LGBTQ Parenting Roundup

This edition of the roundup covers progress in Minnesota, a step backwards in Louisiana, news from China, Denmark, and Italy, thoughtful pieces from a nonbinary and a trans parent, plus a few more items about LGBTQ parents that I haven’t covered separately!

LGBTQ Parenting Roundup

Family Profiles

  • Actor Ilana Glazer spoke with Them about how being pregnant helped them realize they are nonbinary.
  • Gabrielle Bellot writes at Literary Hub about “The Joys and Fears of Trans Motherhood“—and queer parenthood more broadly at this particular point in American history.

Family Building

  • Health insurer Aetna will now be covering intrauterine insemination (IUI) as a medical benefit for eligible plans, the first major insurer to offer such coverage nationally. The move comes after a class action lawsuit settled earlier this year, in which Aetna admitted improperly making LGBTQ policyholders pay more out of pocket than others for fertility services.

Politics and Law

  • The Minnesota Court of Appeals has ruled in favor of two-mom couple Julianna and Catherine Sheridan, reports the Pioneer Press, affirming that their known sperm donor, who was seeking joint legal and physical custody, could not sue for paternity of their child under Minnesota law.
  • A Louisiana court has ruled that a man is not the legal parent to the child he and his same-sex spouse had via gestational surrogacy, reports The Advocate. Ever since the 2015 Supreme Court decision in Obergefell granted same-sex couples the right to marry and the rights of marriage, all states should extend the marital presumption of parentage to them just as to different-sex couples, meaning that any child born to one spouse is be presumed to be the child of both spouses.
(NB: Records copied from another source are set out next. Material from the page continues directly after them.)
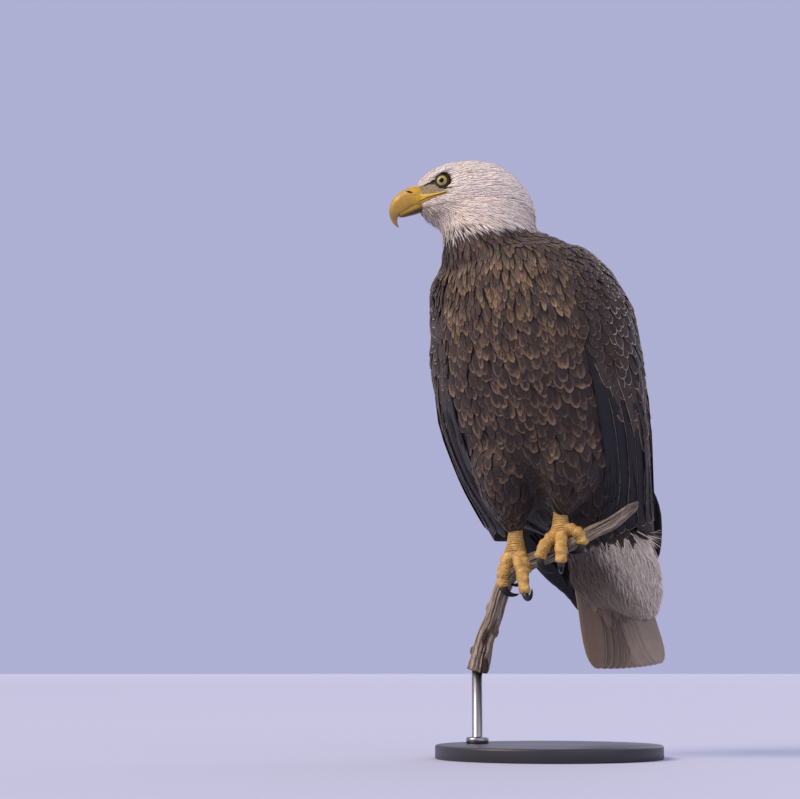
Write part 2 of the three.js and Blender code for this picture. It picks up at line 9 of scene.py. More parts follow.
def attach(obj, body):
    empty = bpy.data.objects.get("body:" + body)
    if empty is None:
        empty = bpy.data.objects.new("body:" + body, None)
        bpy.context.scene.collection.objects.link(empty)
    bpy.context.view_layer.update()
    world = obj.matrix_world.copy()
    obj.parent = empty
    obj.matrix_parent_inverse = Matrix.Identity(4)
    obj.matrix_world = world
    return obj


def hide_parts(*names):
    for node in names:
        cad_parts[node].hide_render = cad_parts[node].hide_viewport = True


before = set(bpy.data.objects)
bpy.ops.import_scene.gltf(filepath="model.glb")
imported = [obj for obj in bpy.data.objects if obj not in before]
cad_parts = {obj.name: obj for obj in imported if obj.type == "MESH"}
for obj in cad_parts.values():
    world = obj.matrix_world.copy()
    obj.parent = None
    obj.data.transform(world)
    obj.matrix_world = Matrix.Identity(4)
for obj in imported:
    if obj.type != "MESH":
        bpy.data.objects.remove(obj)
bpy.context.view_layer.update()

# A bald eagle on a short dead branch, as a still display model. Lengths are millimetres unless a name says
# otherwise; the bird faces -Y and its left is +X.
mm = 0.001
scene = bpy.context.scene
dice = np.random.default_rng(1782)

grip = np.array([0.0, 0.0, 264.0])  # the middle of the branch between the feet, above the floor


# small tools
def unit(vectors):
    return vectors / np.maximum(np.linalg.norm(vectors, axis=-1, keepdims=True), 1e-9)


def smoothStep(low, high, value):
    t = np.clip((value - low) / (high - low), 0, 1)
    return t * t * (3 - 2 * t)


def through(rows, t):
    # a smooth curve through a table's rows, or through single numbers, at each t from 0 to 1
    rows = np.asarray(rows, float)
    place = np.clip(t, 0, 1) * (len(rows) - 1)
    start = np.minimum(place.astype(int), len(rows) - 2)
    f = (place - start)[:, None] if rows.ndim > 1 else place - start
    a, b, c, d = (rows[np.clip(start + i, 0, len(rows) - 1)] for i in (-1, 0, 1, 2))
    return b + 0.5 * f * (c - a + f * (2 * a - 5 * b + 4 * c - d + f * (3 * (b - c) + d - a)))


def aroundOnce(count):
    return np.linspace(0, 2 * np.pi, count, endpoint=False)


def onSurface(vectors, normals):
    return unit(vectors - normals * np.einsum("ij,ij->i", vectors, normals)[:, None])


def linear(hexColour):
    values = np.array([int(hexColour[i:i + 2], 16) / 255 for i in (1, 3, 5)])
    return np.where(values <= 0.04045, values / 12.92, ((values + 0.055) / 1.055) ** 2.4)


def over(base, hexColour, share):
    # a colour laid over what is there, by a share for each place
    return base * (1 - share[..., None]) + linear(hexColour) * share[..., None]


def blended(first, second, share):
    return over(linear(first), second, share)


def paint(hexColour):
    return (*linear(hexColour), 1.0)


def newPiece(name, points, loops, sizes, finish):
    mesh = bpy.data.meshes.new(name)
    mesh.vertices.add(len(points))
    mesh.vertices.foreach_set("co", (np.asarray(points) * mm).ravel())
    mesh.loops.add(len(loops))
    mesh.loops.foreach_set("vertex_index", loops)
    mesh.polygons.add(len(sizes))
    mesh.polygons.foreach_set("loop_start", np.concatenate([[0], np.cumsum(sizes)[:-1]]))
    mesh.update(calc_edges=True)
    mesh.shade_smooth()
    mesh.materials.append(finish)
    piece = bpy.data.objects.new(name, mesh)
    scene.collection.objects.link(piece)
    return piece


def tubeSides(rows, around):
    near = np.arange(around)
    far = (near + 1) % around
    starts = np.arange(rows - 1)[:, None] * around
    return np.stack([starts + near, starts + far, starts + around + far, starts + around + near], -1)


def tubeFaces(rows, around, copies=1):
    # side quads and two end caps of a closed tube, repeated for each copy of it
    near = np.arange(around)
    loops = np.concatenate([tubeSides(rows, around).ravel(), near[::-1], near + (rows - 1) * around])
    sizes = np.concatenate([np.full((rows - 1) * around, 4), [around, around]])
    shift = np.arange(copies)[:, None] * rows * around
    return (loops + shift).ravel(), np.tile(sizes, copies)


def turnedOut(points, loops, sizes):
    # the same faces, with their corners reversed where the solid would be inside out
    starts = np.concatenate([[0], np.cumsum(sizes)[:-1]])
    a, b, c = (points[loops[starts + i]] for i in (0, 1, 2))
    if np.einsum("ij,ij->i", np.cross(b - a, c - a), a - points.mean(0)).sum() > 0:
        return loops
    owner = np.repeat(np.arange(len(sizes)), sizes)
    step = np.arange(len(loops)) - starts[owner]
    return loops[starts[owner] + sizes[owner] - 1 - step]


def tubePiece(name, rings, finish):
    points = rings.reshape(-1, 3)
    loops, sizes = tubeFaces(*rings.shape[:2])
    return newPiece(name, points, turnedOut(points, loops, sizes), sizes, finish)


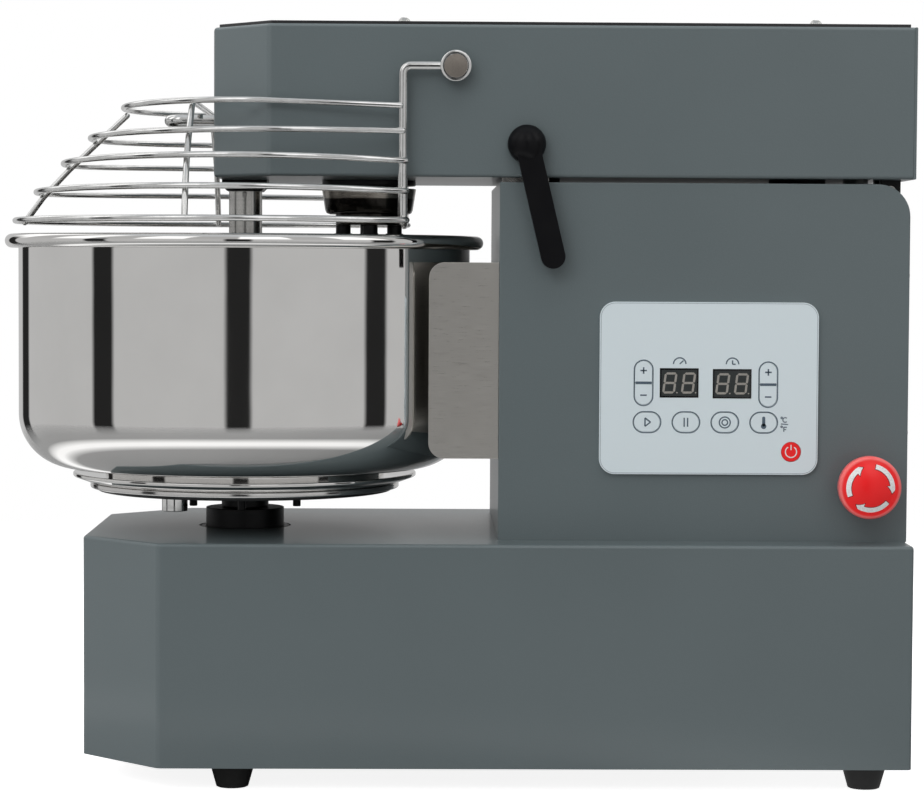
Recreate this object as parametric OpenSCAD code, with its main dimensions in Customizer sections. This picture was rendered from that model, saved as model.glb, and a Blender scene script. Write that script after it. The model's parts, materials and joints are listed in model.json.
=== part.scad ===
// Table-top spiral dough mixer: a tilting head carries a driven spiral, a breaker bar and
// a wire guard over a bowl that turns on the base.
// X runs from the front (-) to the rear (+), Y across, Z up. The operator's side is -Y.
// The origin is on the floor, midway between the front of the bowl rim and the back of the head.

/* [Base] */
// Distance from the origin to the back face of the base and column
rear_x = 294.9; // [280:0.1:310]
// Distance the base housing reaches in front of the bowl's axis
base_front = 100.4; // [90:0.1:120]
// Width of the base housing
base_w = 260; // [240:1:300]
// Height of the base housing without its feet
base_h = 143; // [135:1:170]
// Leg of the cut corners at the front of the base
base_corner = 53; // [30:1:60]
// Thickness of the folded sheet of all three housings
sheet_t = 1.5; // [1:0.1:2.5]
// Height of the rubber feet
foot_h = 15.5; // [10:0.5:25]
// Diameter of a foot where it meets the base
foot_d = 29; // [24:1:34]
// Distance of the front feet from the front of the base
foot_front = 99; // [80:1:130]
// Distance of the rear feet from the back of the base
foot_rear = 26.5; // [24:0.5:60]
// Distance of the feet from the middle plane
foot_y = 105; // [70:1:108]

/* [Column] */
// Length of the column, front to rear
column_l = 263.5; // [255:0.5:270]
// Distance the head reaches past each side of the column
head_lap = 2; // [1.5:0.1:3]
// Height of the column above the base
column_h = 230; // [225:1:260]
// Radius of the upper rear corner of the column
column_round = 21; // [18:0.5:24]
// Width of the cover on the back of the column
cover_w = 176; // [165:1:185]
// Thickness of the cover on the back
cover_t = 1.5; // [1:0.1:2]
// Height of the cover's lower edge above the floor
cover_z0 = 38; // [34:1:42]
// Height of the cover's upper edge above the floor
cover_z1 = 365; // [360:1:366]

/* [Head] */
// Distance the head housing reaches in front of the bowl's axis
head_front = 16.7; // [16:0.1:30]
// Width of the head housing
head_w = 206; // [204:1:212]
// Height of the head housing without its lid
head_h = 97; // [95:1:120]
// Leg of the cut corners at the front of the head
head_corner = 37.5; // [30:0.5:50]
// Gap between column and head, which the rest pads fill
head_gap = 3; // [2.5:0.1:4]
// Distance the head reaches past the back of the column
head_over = 1; // [0.5:0.1:1.5]
// Thickness of the lid on the head
lid_t = 2; // [1.5:0.1:3]
// Margin that the lid leaves round the top of the head
lid_inset = 3.6; // [2:0.1:5]
// Thickness of the plate on the back of the head
head_plate_t = 2.1; // [1.5:0.1:2.5]
// Distance of the tilt axis from the back of the column
hinge_in = 9.5; // [9:0.1:10.5]
// Distance of the tilt axis below the head
hinge_drop = 7; // [6.8:0.1:7.5]
// Radius of the hinge knuckles
knuckle_r = 6.5; // [6:0.1:6.6]
// Diameter of the hinge pins
hinge_pin_d = 7; // [6:0.1:8]

/* [Bowl] */
// Gap between the bowl's rim and the splash shield
bowl_gap = 6.6; // [3:0.1:12]
// Outer radius of the bowl's wall
bowl_r = 151.5; // [145:0.5:154]
// Thickness of the bowl's wall
bowl_t = 1.5; // [1:0.1:2.5]
// Diameter of the rolled bead on the bowl's rim
bead_d = 9.2; // [7:0.1:10]
// Radius of the bowl's lower corner
bowl_corner = 36; // [28:1:45]
// Height of the underside of the bowl above the floor
bowl_z0 = 199; // [194:0.5:200]
// Height of the top of the rim above the floor
bowl_z1 = 354.5; // [345:0.5:355]
// Radius of the turntable under the bowl
table_r = 104; // [90:0.5:108]
// Thickness of the turntable
table_t = 3.5; // [3:0.5:5]
// Diameter of the bowl's drive shaft and of the spiral's shaft
shaft_d = 20; // [16:0.5:22]
// Diameter of the release knob under the bowl
release_d = 17.3; // [14:0.1:20]

/* [Spiral and breaker bar] */
// Distance between the bowl's axis and the spiral's axis
spiral_offset = 83.2; // [82:0.1:84]
// Radius of the spiral's centre line round its axis
spiral_r = 53.5; // [50:0.5:58]
// Radius of the rod that the spiral is bent from
spiral_rod_r = 8; // [6:0.2:8.4]
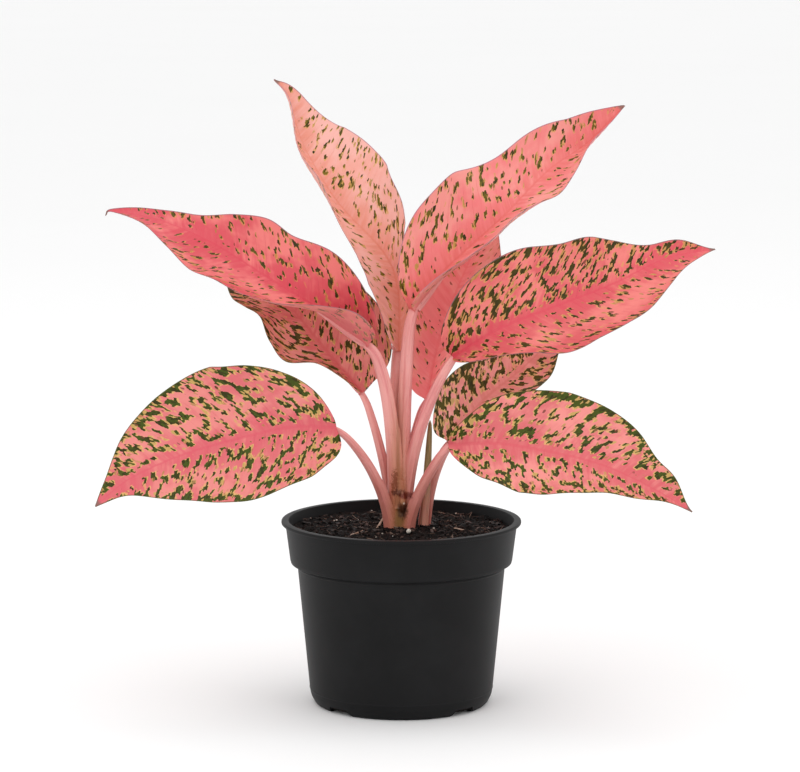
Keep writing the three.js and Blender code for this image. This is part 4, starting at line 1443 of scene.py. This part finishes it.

The Louisiana Legislature, however, “has refused to tweak the lawbooks to clarify ambiguities surrounding same-sex marriage,” and “Louisiana lawmakers have also repeatedly declined to recognize the custodial rights of non-biological spouses in those relationships.”
  • Some Alabama lawmakers are calling for additional clarifications to state laws around in vitro fertilization (IVF), although there is little agreement on exactly what that would look like, reports AL.com. After the Alabama Supreme Court ruled on February 16 that frozen embryos should be considered “children,” almost all IVF providers in the state immediately halted services, fearful of liability. Despite the fact that legislation was quickly passed to provide legal immunity to IVF providers and patients, some fertility clinics are still concerned that this does not go far enough to protect against the state’s definition of embryonic personhood, and are moving embryonic cells out of state to have them stored or potentially discarded.
  • The Danish Ministry of Digital Government and Gender Equality has proposed measures to help LGBTQ families, reports The Local, including “simplification of processes for fertility treatment involving multi-parent families, an update to tax laws bringing inheritance tax from non-biological parents in line with biological ones, additional training on LGBTQ+ families and family planning for health sector staff and better guidance on family matters for LGBTQ+ parents.” It hopes to secure parliamentary backing and financing for the measures this fall.
  • A court in China has recognized that a child can have two legal mothers, the first time such a ruling has been made in the country—but the ruling comes up short in really protecting the family. Didi and her now-estranged wife, who married in the U.S., used the wife’s eggs and donor sperm to create embryos, which both women carried, reports the Guardian. Each gave birth to a baby, but when they separated, the wife took both children and cut off contact with Didi. The court ruled that Didi must be allowed monthly visits with the child she carried, but not with the other one—a clearly imperfect solution that still keeps a parent from one of her children.
  • The New York Times looks at moves by Prime Minister Giorgia Meloni’s government in Italy to further restrict LGBTQ people from forming and securing their families. The government wants to expand the prohibition on surrogacy to include Italians who undertake surrogacy abroad, even where it is legal, and has already asked municipalities to stop registering children born through surrogacy abroad as having two fathers. It is also appealing a court decision allowing parents to be identified as “parent” on their children’s IDs, instead of as “mother” and “father,” and is trying to remove at least 38 nongenetic mothers from their children’s birth certificates (as I reported earlier).

Flamingoes

  • Curtis and Arthur, a male pair of Chilean flamingos at Paignton Zoo in Devon, England, have hatched a chick from an egg that was likely abandoned by another couple.